Copperchase securing a contract to build low cost housing units in Najaf Governorate, valued at over $160m.

G4S winning the aviation security contract at Baghdad International Airport (BIAP), valued at over £20m for two years.

Pell Frischmann winning a contract worth £30 million with the Ministry of Municipalities and Public Works to design and project manage the construction of three water plants in the centre and west of Iraq
BP and Shell winning contracts to develop super-giant oilfields in southern Iraq, worth $39billion.
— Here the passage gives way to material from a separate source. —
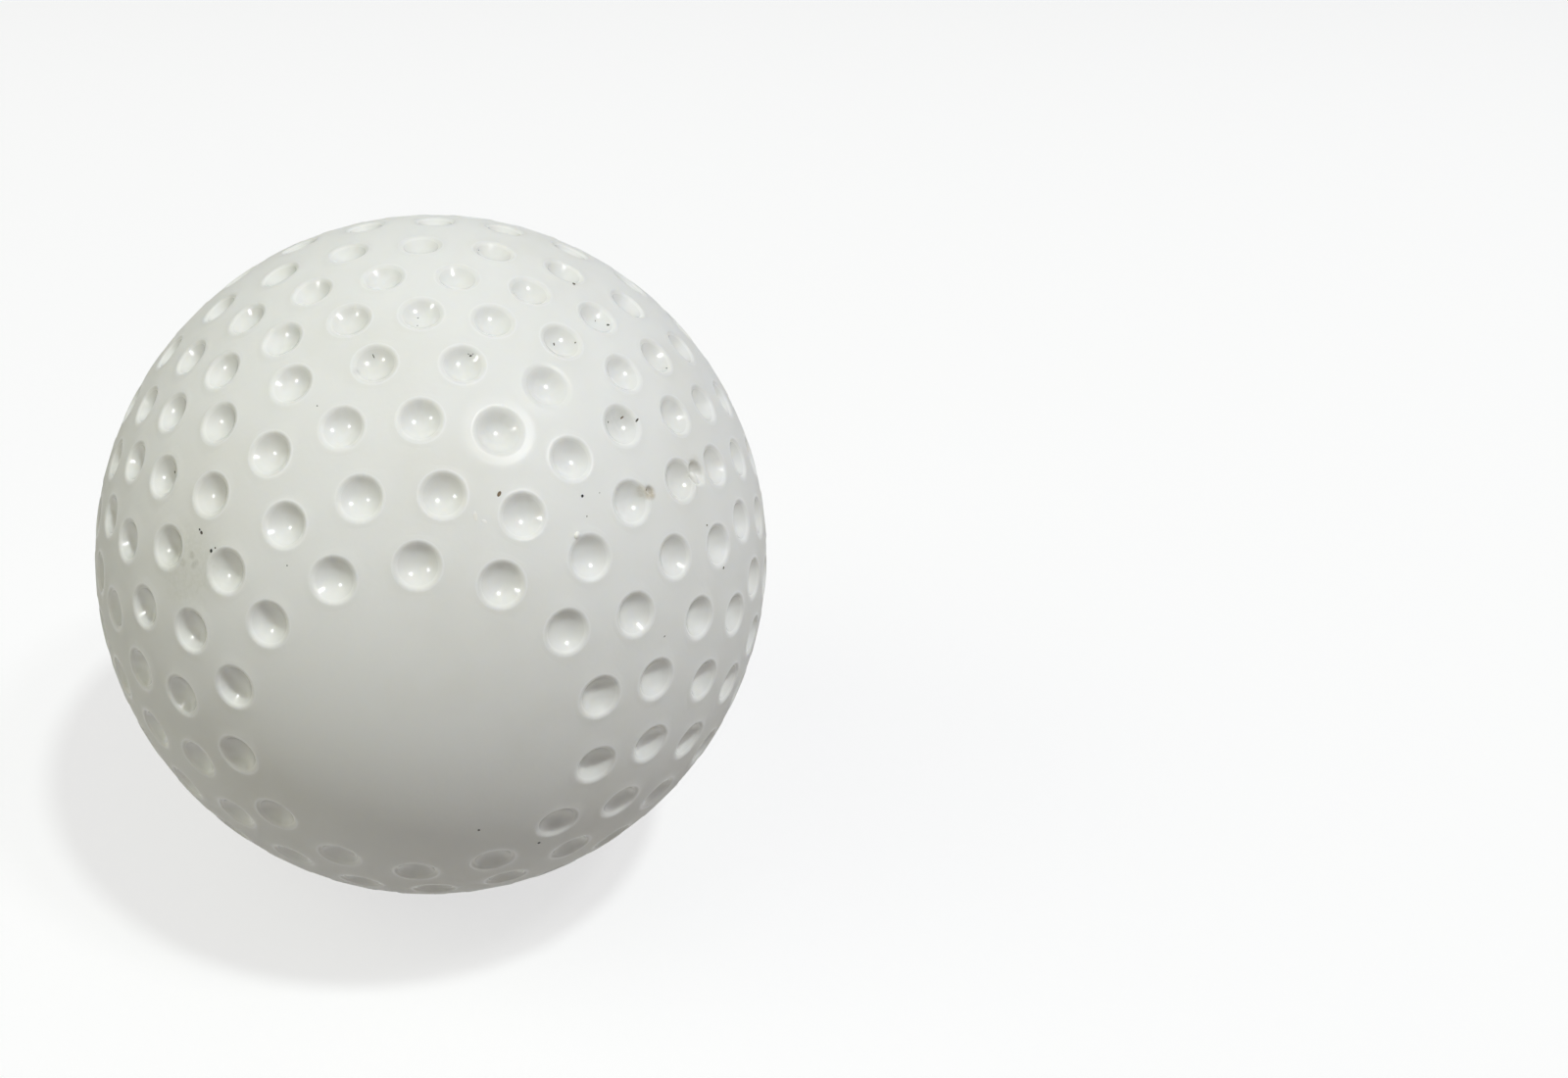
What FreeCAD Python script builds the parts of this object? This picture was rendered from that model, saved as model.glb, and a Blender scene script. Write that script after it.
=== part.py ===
import FreeCAD, Part
import math
import os

# A field hockey ball, moulded as one solid piece of plastic.
# Lengths are in mm and angles in degrees. The origin is the ball's centre, +Z is up,
# and Y is the moulding axis: a bare round patch lies at each end of it,
# and the parting plane is y = 0, in the middle of a bare band.

# The ball
ball_diameter = 73.0

# One dimple: a round cup with a rounded lip
cup_radius = 2.4
cup_depth = 1.0
lip_radius = 0.4
lip_slope = 6.0

# Rings of dimples on one half, counted from the bare patch outwards. Each row has the
# ring's angle from the middle of the patch, measured at the ball's centre, the number of
# its dimples, and the clocking of one of them: its place about Y, from +X towards +Z.
rings = [
    (27.4, 14, 12.6),
    (37.1, 19, 8.7),
    (47.6, 24, 15.2),
    (56.9, 24, 8.4),
    (65.8, 31, 9.6),
    (74.5, 31, 4.3),
    (83.9, 31, 10.5),
]
half_clocking = -1.7

# Worn lips: two dimples of the front half are rubbed wide open at the edge
worn_lip_radius = 1.3
worn_cup_depth = 1.1
worn_dimple_1 = (3, 4)
worn_dimple_2 = (4, 4)

# A second, smaller pit that runs into a dimple of ring 4
pit_radius = 1.2
pit_depth = 0.85
pit_lip_radius = 0.2
pit_angle = 60.8
pit_clocking = 36.0

# A long bead of plastic left in that pit. Its middle lies below the ball's surface,
# and it is turned from the way that leads off the patch.
bead_length = 1.6
bead_width = 0.75
bead_sink = 0.45
bead_turn = 80.0
bead_angle = 60.15
bead_clocking = 35.3

# A notch in the edge of a dimple of ring 3
notch_radius = 0.42
notch_depth = 0.4
notch_lip_radius = 0.1
notch_angle = 51.2
notch_clocking = 43.0

ball_radius = ball_diameter / 2
above = 1.0  # how far each cutter stands out of the ball
origin = FreeCAD.Vector(0, 0, 0)
up = FreeCAD.Vector(0, 0, 1)


def frame_at(angle, clocking, half):
    """Placement that turns +Z to a place on the ball. half is -1 on the front, 1 on the back."""
    a = math.radians(angle)
    c = math.radians(clocking)
    outward = FreeCAD.Vector(math.sin(a) * math.cos(c), half * math.cos(a), math.sin(a) * math.sin(c))
    along = FreeCAD.Vector(math.cos(a) * math.cos(c), -half * math.sin(a), math.cos(a) * math.sin(c))
    across = outward.cross(along)
    return FreeCAD.Placement(
        FreeCAD.Matrix(
            along.x, across.x, outward.x, 0,
            along.y, across.y, outward.y, 0,
            along.z, across.z, outward.z, 0,
            0, 0, 0, 1,
        )
    )


def point_on(centre, radius, angle):
    """Point of a circle in the XZ plane, angle in radians from +X."""
    return centre + FreeCAD.Vector(radius * math.cos(angle), 0, radius * math.sin(angle))


def cutter(cup, depth, lip):
    """Solid of one dimple at +Z: a cup, a lip that rolls over into the ball's surface, and a cone above it."""
    # The lip's circle crosses the ball's surface at a small slope, so that the two faces meet in a clean edge
    cup_centre = FreeCAD.Vector(0, 0, ball_radius - depth + cup)
    slope = math.radians(lip_slope)
    lip_distance = math.sqrt(ball_radius ** 2 + lip ** 2 - 2 * ball_radius * lip * math.cos(slope))
    height = (lip_distance ** 2 + cup_centre.z ** 2 - (cup + lip) ** 2) / (2 * cup_centre.z)
    lip_centre = FreeCAD.Vector(math.sqrt(lip_distance ** 2 - height ** 2), 0, height)
    # The lip touches the cup on the line between the two centres, and ends where it points straight out
    start = math.atan2(cup_centre.z - lip_centre.z, -lip_centre.x)
    end = math.atan2(lip_centre.z, lip_centre.x)
    bottom = FreeCAD.Vector(0, 0, ball_radius - depth)
    join = point_on(lip_centre, lip, start)
    rim = point_on(lip_centre, lip, end)
    reach = math.atan2(join.x, cup_centre.z - join.z)
    middle = point_on(cup_centre, cup, reach / 2 - math.pi / 2)
    peak = FreeCAD.Vector(0, 0, ball_radius + above)
    outline = Part.Wire(
        [
            Part.Arc(bottom, middle, join).toShape(),
            Part.Arc(join, point_on(lip_centre, lip, (start + end) / 2), rim).toShape(),
            Part.LineSegment(rim, peak).toShape(),
            Part.LineSegment(peak, bottom).toShape(),
        ]
    )
    return Part.Face(outline).revolve(origin, up, 360)


def placed(shape, angle, clocking, half, turn=0.0):
    """Copy of a shape made at +Z, turned about Z and then to its place on the ball."""
    copy = shape.copy()
    copy.Placement = frame_at(angle, clocking, half) * FreeCAD.Placement(origin, FreeCAD.Rotation(up, turn))
    return copy


def plain_ball():
    """Sphere whose poles and seam lie on the parting plane, in the bare band."""
    sphere = Part.makeSphere(ball_radius)
    sphere.Placement = FreeCAD.Placement(FreeCAD.Matrix(0, 0, 1, 0, 0, -1, 0, 0, 1, 0, 0, 0, 0, 0, 0, 1))
    return sphere


def dimple_cutters():
    """Cutters of every ring on both halves. The back half mirrors the front and is turned a little about Y."""
    plain = cutter(cup_radius, cup_depth, lip_radius)
    worn = cutter(cup_radius, worn_cup_depth, worn_lip_radius)
    cutters = []
    for half in (-1, 1):
        turn = half_clocking if half == 1 else 0
        for number, (angle, count, clocking) in enumerate(rings, 1):
            for index in range(count):
                is_worn = half == -1 and (number, index) in (worn_dimple_1, worn_dimple_2)
                shape = worn if is_worn else plain
                cutters.append(placed(shape, angle, clocking + turn + index * 360 / count, half))
    return cutters


def blemish_cutters():
    """Cutters of the second pit and the notch, on the front half."""
    return [
        placed(cutter(pit_radius, pit_depth, pit_lip_radius), pit_angle, pit_clocking, -1),
        placed(cutter(notch_radius, notch_depth, notch_lip_radius), notch_angle, notch_clocking, -1),
    ]


def bead():
    """Bead of plastic left in the second pit: half an ellipse turned about its long axis."""
    middle = FreeCAD.Vector(0, 0, ball_radius - bead_sink)
    end = FreeCAD.Vector(bead_length / 2, 0, 0)
    half = Part.ArcOfEllipse(Part.Ellipse(middle, bead_length / 2, bead_width / 2), 0, math.pi)
    outline = Part.Wire([half.toShape(), Part.LineSegment(middle - end, middle + end).toShape()])
    shape = Part.Face(outline).revolve(middle, FreeCAD.Vector(1, 0, 0), 360)
    return placed(shape, bead_angle, bead_clocking, -1, bead_turn)


def make_ball():
    """The whole ball as one solid."""
    dimpled = plain_ball().cut(dimple_cutters() + blemish_cutters())
    return dimpled.fuse(bead()).Solids[0]


os.makedirs("parts", exist_ok=True)
ball = make_ball()
ball.exportStep("parts/ball.step")
print("ball: valid", ball.isValid(), "faces", len(ball.Faces), "volume in cm3", round(ball.Volume / 1000, 2))
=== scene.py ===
import math
import bmesh
import bpy
from mathutils import Matrix, Vector
from mathutils.bvhtree import BVHTree


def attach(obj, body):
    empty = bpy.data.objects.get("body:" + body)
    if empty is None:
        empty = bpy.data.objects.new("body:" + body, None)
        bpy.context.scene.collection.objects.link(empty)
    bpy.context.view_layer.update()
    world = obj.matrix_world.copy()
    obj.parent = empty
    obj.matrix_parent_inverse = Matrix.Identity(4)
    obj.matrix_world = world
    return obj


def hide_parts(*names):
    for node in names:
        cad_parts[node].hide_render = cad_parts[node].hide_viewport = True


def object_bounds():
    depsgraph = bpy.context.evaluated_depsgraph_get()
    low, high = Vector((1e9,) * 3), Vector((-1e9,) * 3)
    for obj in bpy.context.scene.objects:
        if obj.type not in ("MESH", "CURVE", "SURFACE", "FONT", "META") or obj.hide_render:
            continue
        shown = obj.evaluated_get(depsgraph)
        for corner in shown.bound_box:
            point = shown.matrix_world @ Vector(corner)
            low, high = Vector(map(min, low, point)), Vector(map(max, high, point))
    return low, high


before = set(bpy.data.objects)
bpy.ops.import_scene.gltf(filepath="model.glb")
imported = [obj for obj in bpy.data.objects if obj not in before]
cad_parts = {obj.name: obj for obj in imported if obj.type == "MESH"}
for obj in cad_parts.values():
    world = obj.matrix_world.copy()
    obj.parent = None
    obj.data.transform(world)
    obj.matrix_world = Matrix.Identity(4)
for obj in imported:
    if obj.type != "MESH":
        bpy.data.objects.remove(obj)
cadLow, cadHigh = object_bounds()
ballRadius = (cadHigh.x - cadLow.x) / 2
mm = 0.001
weld = 0.001 * mm  # points this close are joined
front, back = -1, 1  # the two halves of the ball, by the sign of y


# Places on the ball. An angle is measured from the middle of the half's bare patch,
# and a place goes round the moulding axis, from +X towards +Z, both in degrees.


def onBall(angle, place, half, radius=ballRadius):
    a, p = math.radians(angle), math.radians(place)
    return Vector((math.sin(a) * math.cos(p), half * math.cos(a), math.sin(a) * math.sin(p))) * radius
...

These examples highlight the variety of opportunities and potential available in Iraq.

Oil & Gas
The scale of the BP and Shell contracts underline the importance of Iraq as an energy provider to the world. Iraq has the world’s fourth largest proven oil reserves. It currently produces 2.7 million barrels per day and the Iraqi government has ambitious plans to increase production over the next decade. Iraq is the only country in the world with the potential for very significant increases in conventional oil production, and could become a major player in world oil markets if it is able to reach its potential. British companies are particularly well qualified to provide the expertise and resources to do just that, which will benefit the Iraq economy and its people, as well benefiting global energy security.
Iraq also has the 12th largest proven gas reserves in the world. But, despite this, it is currently experiencing major gas shortages due to insufficient infrastructure to capture, process and transport gas. Again, British expertise and resources can help to overcome these challenges.
None of these developments in Iraq’s infrastructure and exploration of their natural resources will be possible without development of Iraq’s service sector and their own technical capacity. British banks, insurers and universities have already established a presence in Iraq, but there is huge potential for growth in these sectors.
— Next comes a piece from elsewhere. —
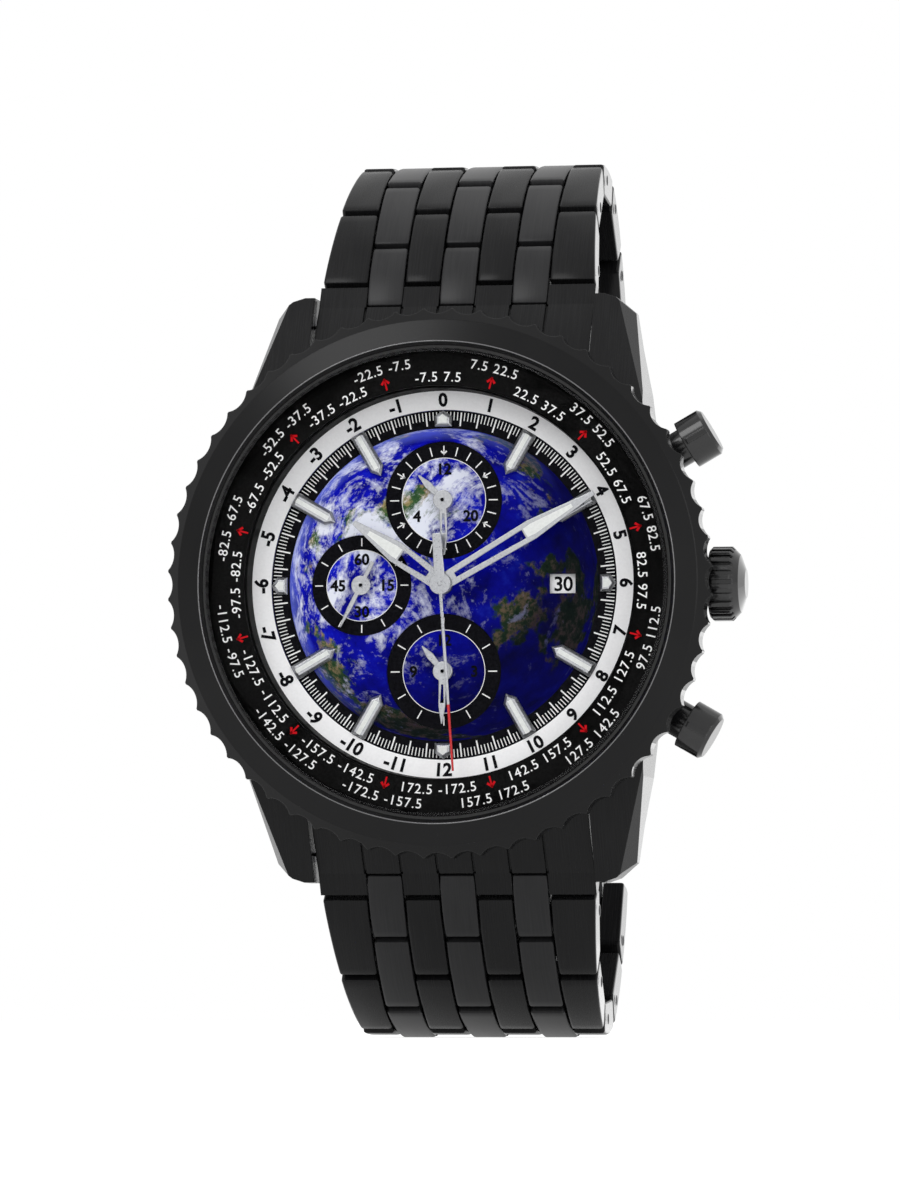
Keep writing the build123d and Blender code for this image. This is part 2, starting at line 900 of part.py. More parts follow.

The small, but growing Iraqi private sector needs an expanded banking system. Both Standard Chartered and HSBC have established a footprint in Iraq. The British Council and the Department for International Development’s DeLPHE project in Iraq, has been forging links between Iraqi and British universities. And both the government of Iraq and the Kurdistan Region of Iraq, run large scale scholarship programmes to send civil servants and talented students overseas for degree and post-graduate courses.

The UK government will continue to support and lobby the Iraqi government on improving the investment climate. More needs to be done to develop Iraq’s regulatory and legislative framework to mitigate the risks for private investment. The passage of a Hydrocarbons Law and a Revenue Sharing Law will be key. These pieces of legislation will represent a further step in reducing tensions in Iraq by legally establishing the mechanism by which the Regions can negotiate contracts with international firms and what level of funding from central government they are entitled to. They will also allow UK firms to invest in oil and gas exploration and production across the whole country. This would greatly benefit the Iraqi economy.
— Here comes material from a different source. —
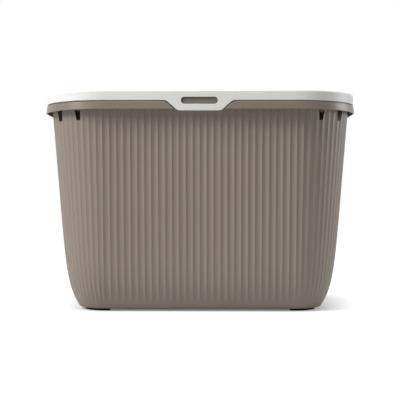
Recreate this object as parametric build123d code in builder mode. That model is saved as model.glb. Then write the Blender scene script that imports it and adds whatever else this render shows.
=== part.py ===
"""Top entry litter box.

A tall fluted tub stands on four rubber pads. A rim frame snaps over the tub's flange, and a lid
turns on two pins at the back of that frame. The lid's front tab closes over a catch on the frame.
A slotted tread panel with the entry hole drops into the lid, and lifts out to be cleaned.

Every plan outline is the same rectangle of corner centres, grown by a radius, so walls that nest
differ only in that radius. Millimetres, +Z up, the front faces -Y, and the floor is z = 0.
"""

import os
from math import atan2, cos, degrees, pi, sin, sqrt

from build123d import *

os.makedirs("parts", exist_ok=True)

# Overall sizes, over the lower edge of the rim band
length = 580.0
depth = 393.0
rim_radius = 115.7

# Tub
foot_stand = 4.6
tub_height = 382.0
wall_slope = 0.0835
belly_inset = 21.1
belly_power = 11.8
belly_height = 107.0
belly_sections = 6
belly_section_power = 1.6
wall = 2.2
floor_wall = 3.4
flange_reach = 2.6
flange_gap = 0.7
flange_wall = 2.6

# Flutes round the tub
long_side_flutes = 28
corner_flutes = 13
flute_depth_share = 0.135
flute_start = 9.0
flute_full = 33.0
flute_least_share = 0.02

# Windows in the tub's corners that the rim frame's hooks snap into
window_offsets = (40.2, 76.4)
window_drop = 36.0
window_height = 26.0
window_width_low = 7.2
window_width_high = 12.5

# Rubber pads under the corners
pad_radius = 42.0
pad_width = 14.0
pad_sweep = 94.0
pad_pocket = 1.2
pad_clearance = 0.3
pad_round = 0.6

# Rim frame
frame_wall = 2.4
band_height = 14.0
band_draft = 1.9
upstand_height = 9.5
return_depth = 7.0
return_gap = 0.8
hook_width = 5.0
hook_side_gap = 1.4
hook_wall = 3.4
hook_gap = 0.6
nib_height = 3.6
nib_reach = 3.0
nib_gap = 0.3

# Lid
lid_wall = 2.4
lid_rise = 10.7
lid_inset = 2.2
lid_top_round = 3.4
joint_gap = 1.8
lift_gap = 0.3
skirt_gap = 0.5
border_width = 26.5
ledge_width = 12.0
seat_rib_inset = 5.6
seat_rib = 2.0

# Front tab and its catch
tab_half_width = 59.5
tab_half_width_low = 38.8
tab_drop = 18.3
tab_round = 13.0
tab_side_gap = 1.0
slot_length = 65.7
slot_height = 12.4
slot_drop = 0.2
catch_side_gap = 1.6
catch_top_gap = 1.7
catch_low_gap = 0.7
catch_stand = 0.7
catch_gap = 0.3

# Hinges
knuckle_clearance = 1.2
hinge_drop = 2.3
hinge_spacing = 240.0
knuckle_width = 24.0
knuckle_radius = 4.8
knuckle_web = 8.5
ear_width = 5.0
ear_radius = 4.6
ear_drop = 11.0
ear_root = 0.4
hinge_side_gap = 0.5
pin_radius = 2.0
pin_running_gap = 0.08
pin_head_radius = 3.4
pin_head = 1.6
pin_end = 1.0

# Tread panel
panel_wall = 2.5
panel_gap = 0.5
entry_length = 232.0
entry_depth = 214.0
entry_corner = 72.0
entry_margin = 18.8
collar_width = 5.0
collar_rise = 3.0
collar_drop = 6.0
collar_round = 1.2
drain_width = 6.0
drain_length = 58.0
drain_bridge = 10.0
drain_land = 9.5
drain_end_margin = 36.8
drain_side_margin = 30.0
drain_entry_gap = 30.0
tread_width = 3.0
tread_rise = 2.2
panel_rib = 2.0
panel_rib_depth = 5.0
panel_rib_gap = 1.4

# Worked out from the sizes above
corner_x = length / 2 - rim_radius
corner_y = depth / 2 - rim_radius
flute_pitch = 2 * corner_x / long_side_flutes
short_side_flutes = round(2 * corner_y / flute_pitch)
flute_depth = flute_depth_share * flute_pitch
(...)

There has been progress. The government of Iraq is working on such legislation and this year has also taken practical steps. The Ministry of Oil and the Kurdistan Regional government recently agreed a technical agreement permitting the exporting of oil from the Kurdistan Region of Iraq, with the revenues being received by the central government. The development of such technical agreements into full, transparent legislation will be a great step forward in the development of good governance in Iraq.

I would like to thank Baroness Nicholson and the IBBC for their unwavering commitment in pursuit of these shared goals for Iraq. I have no doubt that the IBBC Iraq Day Summit Conference will further develop the UK’s bilateral trading relationship with Iraq.